Summary
Publications
Datasets
Summary
Student in the Data Engineering and Analytics master's program at the Technical University of Munich, with a research focus on the medical field. Holds a bachelor's degree in Information Systems Engineering. Passionate about problem-solving, with six years of experience as a contestant, coach, problem-setter, and judge in the International Collegiate Programming Contest. DAAD scholar, volunteering as an academic mentor with the Syrian Youth Empowerment NGO to support Syrian students in pursuing postgraduate studies abroad.
Publications
- Ghandoura, Abdulkader, Farouk Hjabo, and Oumayma Al Dakkak. “Building and benchmarking an Arabic Speech Commands dataset for small-footprint keyword spotting.” Engineering Applications of Artificial Intelligence 102 (2021): 104267.
Datasets
- Arabic Speech Commands Dataset (CC BY 4.0): Our dataset is a list of pairs (x, y), where x is the input speech signal, and y is the corresponding keyword.
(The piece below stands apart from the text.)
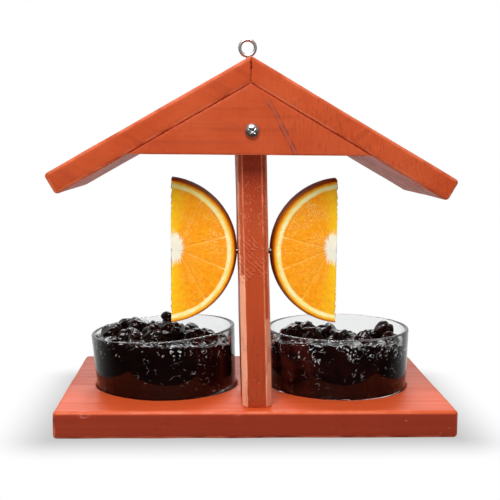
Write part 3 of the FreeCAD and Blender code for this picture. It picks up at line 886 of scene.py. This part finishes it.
def orangeMaterial(name):
    look = orangeLook
    material, tree, shader, coordinates = startMaterial(name)
    cutFace = addNode(tree, "Attribute", attribute_name="cutFace").outputs["Vector"]
    place = partsOf(cutFace)
    cloud = noiseValue(coordinates, 110, 3)
    ragged = minus(noiseValue(coordinates, 240, 3), 0.5)
    right = minus(place["X"], orange["hub"][0])
    up = minus(place["Y"], orange["hub"][1])
    heading = calc("ARCTAN2", up, right)
    reach = lengthOf(right, up)
    rim = plus(place["Z"], ragged)
    flesh = minus(rim, orange["peelThick"])
    wall = None
    for turn, half in orange["membranes"]:
        cosine, sine = math.cos(math.radians(turn)), math.sin(math.radians(turn))
        aside = minus(times(right, sine), times(up, cosine))
        ahead = plus(times(right, cosine), times(up, sine))
        behind = remap(ahead, 0.5, -0.5, 0, 9)
        gap = plus(minus(calc("ABSOLUTE", aside), half), behind)
        wall = calc("MINIMUM", wall, gap) if wall else gap
    flesh = calc("SMOOTH_MIN", flesh, wall, orange["cornerRound"])
    core = lengthOf(*[calc("DIVIDE", minus(place[axis], middle), spread) for axis, middle, spread
                      in zip("XY", orange["coreMiddle"], orange["coreReach"])])
    polar = addNode(tree, "CombineXYZ", {0: heading, 1: reach, 2: 0.0}).outputs[0]
    rays = noiseValue(mapped(polar, scale=(9, 0.10, 1)), 1.0, 2)
    core = plus(core, times(minus(rays, 0.5), 1.5))
    strands = noiseValue(mapped(polar, scale=(15, 0.42, 1)), 1.0, 3, 0.6)
    fine = noiseValue(mapped(polar, scale=(42, 0.95, 1)), 1.0, 2, 0.3)
    # pale fine strands in the flesh, stronger in the upper part as painted highlight
    strandsAndGlints = times(remap(cloud, 0.42, 0.62), remap(heading, -0.4, 0.6, 0.45, 1.0))
    wedge = times(remap(calc("ABSOLUTE", heading), 1.25, 1.75), remap(strands, 0.3, 0.7, 0.7, 1))
    faint = remap(rim, orange["peelThick"], orange["peelThick"] + 7, 1.0, 0.45)
    pith = mixColours(remap(cloud, 0.35, 0.65), look["pith"], look["pithPale"])
    deeper = remap(rim, orange["peelThick"] + 0.6, orange["peelThick"] + 3)
    membrane = mixColours(deeper, pith, look["membrane"])
    colour = layered(
        look["flesh"], (remap(strands, 0.35, 0.65), look["fleshPale"]),
        (times(remap(fine, 0.58, 0.66), strandsAndGlints), look["strandGlint"]), (wedge, look["wedge"]),
        (times(remap(flesh, 0.35, -0.15), faint), membrane), (remap(core, 1.25, 0.8), look["core"]),
        (remap(rim, 2.4, 1.2), look["zest"]), (remap(rim, 1.2, 0.1), look["zestDeep"]))
    bump = bumpFrom(plus(strands, times(fine, 0.6)), 0.0006, 0.6)
    bump = bumpFrom(noiseValue(coordinates, 700, 3), 0.0002, 0.5, bump)
    setInputs(shader, {"Base Color": colour, "Roughness": 0.42, "Normal": bump, "Specular IOR Level": 0.14,
                       "Subsurface Weight": 0.10, "Subsurface Radius": (0.9, 0.45, 0.1),
                       "Subsurface Scale": 0.002})
    return material


def peelMaterial(name):
    look = orangeLook
    material, tree, shader, coordinates = startMaterial(name)
    pores = noiseValue(coordinates, 900, 2)
    peel = mixColours(remap(pores, 0.35, 0.6), look["zestDeep"], look["peel"])
    # painted shade on the rind, darker towards the rear
    colour = mixColours(remap(attributeValue(tree, "skin"), 0.05, 0.55), peel, look["peelShade"])
    setInputs(shader, {"Base Color": colour, "Roughness": 0.5, "Specular IOR Level": 0.04,
                       "Normal": bumpFrom(pores, 0.0002, 0.6)})
    return material


def spikeCutter(level, length):
    # the bore for the spike, along X at the spike's own height above the slice's middle
    low, high = boxOf("fruit_spike")
    bm = bmesh.new()
    bmesh.ops.create_cone(bm, cap_ends=True, segments=24, radius1=orange["boreRadius"],
                          radius2=orange["boreRadius"], depth=2 * length)
    turnAbout(bm, 90, "Y")
    moveBy(bm, (length, (low.y + high.y) / 2, (low.z + high.z) / 2 - level))
    return bm


def makeSlice(side):
    node = "orange_slice_" + side
    low, high = boxOf(node)
    sign = -1 if side == "left" else 1
    width, half, thick = high.x - low.x, (high.z - low.z) / 2, high.y - low.y
    radius = (width ** 2 + half ** 2) / (2 * width)
    cutAt = radius - width
    rimOf = lambda y: math.sqrt(radius ** 2 - (high.y - y) ** 2)
    count = round(radius / orange["radialStep"])
    hollow = cutAt * orange["hollowShare"]
    steps = [hollow + (radius - hollow) * i / count for i in range(count + 1)]
    front = [Vector((step * rimOf(low.y) / radius, low.y, 0)) for step in steps]
    rear = [Vector((step, high.y, 0)) for step in reversed(steps)]
    ys = [low.y + thick * i / orange["rimSteps"] for i in range(1, orange["rimSteps"])]
    rim = [Vector((rimOf(y), y, 0)) for y in ys]
    bm = bmesh.new()
    verts = [bm.verts.new(point) for point in front + rim + rear]
    edges = [bm.edges.new(pair) for pair in zip(verts, verts[1:])]
    turnAbout(bm, 90, "Y")
    bmesh.ops.spin(bm, geom=verts + edges, cent=(0, 0, 0), axis=(0, -1, 0), angle=math.pi,
                   steps=orange["ringSteps"])
    cutByPlane(bm, (cutAt, 0, 0), (-1, 0, 0), True)
    fillHoles(bm)
    flat = [f for f in bm.faces if all(abs(v.co.x - cutAt) < 1e-3 for v in f.verts)]
    bmesh.ops.triangulate(bm, faces=flat)
    pointOut(bm)
    bm = cutAway(bm, [spikeCutter((high.z + low.z) / 2, radius)])
    skin = bm.verts.layers.float.new("skin")
    cutFace = bm.verts.layers.float_vector.new("cutFace")
    bm.normal_update()
    for vert in bm.verts:
        u, y, w = vert.co
        rimHere, reach = rimOf(y), math.hypot(u, w)
        onSkin = reach > rimHere - 1e-3
        vert[cutFace] = (u, w, rimHere - reach)
        vert[skin] = (y - low.y) / thick if onSkin and low.y + 0.01 < y < high.y - 0.01 else 0.0
        inside = orangeFlesh(u, w, rimHere)
        lift = 0.0
        onFace = min(abs(y - low.y), abs(y - high.y)) < 1e-3
        if inside > 0 and onFace and not onSkin:
            grain = Vector((math.atan2(w - orange["hub"][1], u - orange["hub"][0]) * 9, reach * 0.45, 0))
            lift = orange["puff"] * (min(inside / 1.6, 1) ** 0.5 * 0.6 + 0.5 * noise.noise(grain) - 0.5)
        if onSkin:
            lift = orange["pore"] * noise.noise(vert.co * 1.3)
        if abs(u - cutAt) < 1e-3:
            ragged = noise.noise(vert.co * 0.11) + 0.6 * noise.noise(vert.co * 0.45) + 0.5
            vert.co.x += orange["waver"] * ragged
        else:
            vert.co += vert.normal * lift
    rindX = high.x if sign < 0 else low.x
    middle = Vector((rindX + sign * radius, 0, (high.z + low.z) / 2))
    mirror = Matrix.Scale(-1, 4, axisX) if sign > 0 else Matrix.Identity(4)
    bmesh.ops.transform(bm, matrix=Matrix.Translation(middle) @ mirror, verts=bm.verts)
    if sign > 0:
        bmesh.ops.reverse_faces(bm, faces=bm.faces)
    for face in bm.faces:
        face.material_index = 1 if any(vert[skin] > 0 for vert in face.verts) else 0
    cutSide = orangeMaterial(side + "Orange")
    fruit = finishPiece(bm, "fruit_" + side, cutSide, [node], side + "_slice")
    fruit.data.materials.append(peelMaterial(side + "Peel"))


for side in ("left", "right"):
    makeSlice(side)


# Metal
def brightMetal(name, colour, roughness):
    material, _, shader, coordinates = startMaterial(name)
    scratches = noiseValue(mapped(coordinates, scale=(1, 1, 4)), 900, 3)
    rough = remap(scratches, 0.3, 0.8, roughness - 0.06, roughness + 0.12)
    setInputs(shader, {"Base Color": colour, "Metallic": 1.0, "Roughness": rough,
                       "Normal": bumpFrom(scratches, 0.00004, 0.4)})
    return material


zinc = brightMetal("zincPlate", (0.78, 0.78, 0.76, 1), 0.30)
otherLooks = {"fruit_spike": brightMetal("steelRod", (0.25, 0.25, 0.25, 1), 0.36),
              "ridge_rail": paintedWood("railPaint", (0, 0, math.radians(90)), 15.0)}
for name in ("roof_brads_left", "roof_brads_right", "post_screw_front", "post_screw_rear",
             "hanging_eye", "fruit_spike", "ridge_rail"):
    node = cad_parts[name]
    node.data.materials.clear()
    node.data.materials.append(otherLooks.get(name, zinc))

# Gable screw, a domed head with a crossed recess
screw = {"headHeight": 2.6, "recessHalf": 0.62, "recessReach": 2.5, "recessDepth": 1.9, "shankRadius": 1.9,
         "recessTurns": (40, 130), "recessMouth": 1.15, "recessFloor": 0.55, "tipShare": 0.2}


def makeGableScrew():
    low, high = boxOf("gable_screw")
    radius, rise, depth = (high.x - low.x) / 2, screw["headHeight"], screw["recessDepth"]
    middle = Vector(((low.x + high.x) / 2, low.y + rise, (low.z + high.z) / 2))
    bm = bmesh.new()
    bmesh.ops.create_uvsphere(bm, u_segments=48, v_segments=24, radius=1)
    cutByPlane(bm, (0, 0, 0), axisY, True)
    fillHoles(bm)
    for vert in bm.verts:
        # flatter in the middle than a ball is
        away = math.hypot(vert.co.x, vert.co.z)
        vert.co.y = -(1 - away ** 2.6) ** 0.5 * rise if vert.co.y < -1e-4 else 0.0
        vert.co.x, vert.co.z = vert.co.x * radius, vert.co.z * radius
    pointOut(bm)
    cutters = []
    for turn in screw["recessTurns"]:
        slot = bmesh.new()
        bmesh.ops.create_cube(slot, size=1)
        for vert in slot.verts:
            wide = 2 * (screw["recessMouth"] if vert.co.y < 0 else screw["recessFloor"])
            vert.co = Vector((vert.co.x * screw["recessReach"] * wide, vert.co.y * 2 * depth - rise,
                              vert.co.z * screw["recessHalf"] * wide))
        turnAbout(slot, turn, "Y")
        cutters.append(slot)
    bm = cutAway(bm, cutters)
    shank = bmesh.ops.create_cone(bm, cap_ends=True, segments=24, radius1=screw["shankRadius"],
                                  radius2=screw["shankRadius"] * screw["tipShare"], depth=high.y - middle.y)
    turnAbout(bm, -90, "X", shank["verts"])
    moveBy(bm, (0, (high.y - middle.y) / 2, 0), shank["verts"])
    moveBy(bm, middle)
    finishPiece(bm, "screw", zinc, ["gable_screw"])


makeGableScrew()

# Floor, backdrop, lamps and camera
studio = {
    "floorSize": 6.0, "floorBounce": (0.68, 0.68, 0.68, 1), "white": (1, 1, 1, 1), "sky": 0.26,
    # the floor and the room as metal and glass see them: how bright in front and behind, and between where
    "floorFront": 0.03, "floorRear": 0.9, "floorFade": (-0.07, 0.16),
    "roomFront": 0.16, "roomFade": (0.0, 0.5),
    # the painted soft shadow at the foot: half the base's length and width, how far it reaches and how dark
    # it is
    "shadowHalf": (0.112, 0.068), "shadowReach": 0.042, "shadowShade": 0.58, "shadowCurve": 0.8,
    # name, place, aim, size, power
    "lamps": [("overhead", (-0.10, -0.55, 0.70), (0, -0.05, 0.1), 0.34, 5.9),
              ("rear", (0.0, 1.5, 1.5), (0, 0, 0.0), 0.9, 21.0)],
}
camera = {
    "place": (-0.02451, -0.57739, 0.16418), "yaw": -2.23, "pitch": -6.44, "roll": 0.50,
    "lens": 67.07, "sensor": 36.0,
}


def makeFloor():
    bm = bmesh.new()
    bmesh.ops.create_grid(bm, x_segments=1, y_segments=1, size=studio["floorSize"])
    floor = newObject("floor", bm)
    material, tree, shader, coordinates = startMaterial("paleFloor")
    tree.nodes.remove(shader)
    seen = addNode(tree, "LightPath").outputs
    straight = calc("MAXIMUM", seen["Is Camera Ray"], seen["Is Transmission Ray"])
    place = partsOf(coordinates)
    bounce = addNode(tree, "BsdfDiffuse", {"Color": studio["floorBounce"]})
    # a painted shadow: seen straight on, the floor glows less near the base
    away = lengthOf(*[calc("MAXIMUM", minus(calc("ABSOLUTE", place[axis]), half), 0.0)
                      for axis, half in zip("XY", studio["shadowHalf"])])
    fade = calc("POWER", calc("DIVIDE", away, studio["shadowReach"]), studio["shadowCurve"])
    near = addNode(tree, "Emission", {"Strength": remap(fade, 0.0, 1.0, studio["shadowShade"], 1.0)})
    # mirrored, the floor is bright behind the feeder and dark in front of it
    mirrored = remap(place["Y"], *studio["floorFade"], studio["floorFront"], studio["floorRear"])
    room = addNode(tree, "Emission", {"Strength": mirrored})
    mix = mixShaders(seen["Is Glossy Ray"], mixShaders(straight, bounce, near), room)
    setInputs(tree.nodes["Material Output"], {"Surface": mix.outputs[0]})
    floor.data.materials.append(material)


def makeWorld():
    # white behind the feeder and at its sides, darker behind the camera, as a studio is
    world = bpy.data.worlds.new("studio")
    bpy.context.scene.world = world
    world.use_nodes = True
    tree = world.node_tree
    sky = tree.nodes["Background"]
    setInputs(sky, {"Strength": studio["sky"], "Color": studio["white"]})
    seen = addNode(tree, "LightPath").outputs
    heading = partsOf(addNode(tree, "TexCoord").outputs["Generated"])["Y"]
    shade = remap(heading, *studio["roomFade"], studio["roomFront"], 1.0)
    room = addNode(tree, "Background", {"Color": studio["white"], "Strength": shade})
    white = addNode(tree, "Background", {"Color": studio["white"], "Strength": 1.0})
    bent = calc("MAXIMUM", seen["Is Glossy Ray"], seen["Is Transmission Ray"])
    mix = mixShaders(seen["Is Camera Ray"], mixShaders(bent, sky, room), white)
    setInputs(tree.nodes["World Output"], {"Surface": mix.outputs[0]})


def makeLamps():
    for name, place, aim, size, power in studio["lamps"]:
        light = bpy.data.lights.new(name, "AREA")
        light.shape, light.size, light.energy = "SQUARE", size, power
        lamp = linked(name, light)
        lamp.location = place
        lamp.rotation_euler = (Vector(aim) - Vector(place)).to_track_quat("-Z", "Y").to_euler()


def makeCamera():
    data = bpy.data.cameras.new("camera")
    data.sensor_width, data.lens = camera["sensor"], camera["lens"]
    eye = linked("camera", data)
    turn = (Matrix.Rotation(math.radians(camera["yaw"]), 4, "Z")
            @ Matrix.Rotation(math.radians(90 + camera["pitch"]), 4, "X")
            @ Matrix.Rotation(math.radians(camera["roll"]), 4, "Z"))
    eye.matrix_world = Matrix.Translation(camera["place"]) @ turn
    bpy.context.scene.camera = eye


makeFloor()
makeWorld()
makeLamps()
makeCamera()
bpy.context.scene.view_settings.view_transform = "Standard"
The final dataset consists of 12000 such pairs, comprising 40 keywords. Each audio file is one-second in length sampled at 16 kHz. We have 30 participants, each of them recorded 10 utterances for each keyword. Therefore, we have 300 audio files for each keyword in total (30 * 10 * 40 = 12000), and the total size of all the recorded keywords is ~384 MB. The dataset also contains several background noise recordings we obtained from various natural sources of noise. We saved these audio files in a separate folder with the name background_noise and a total size of ~49 MB.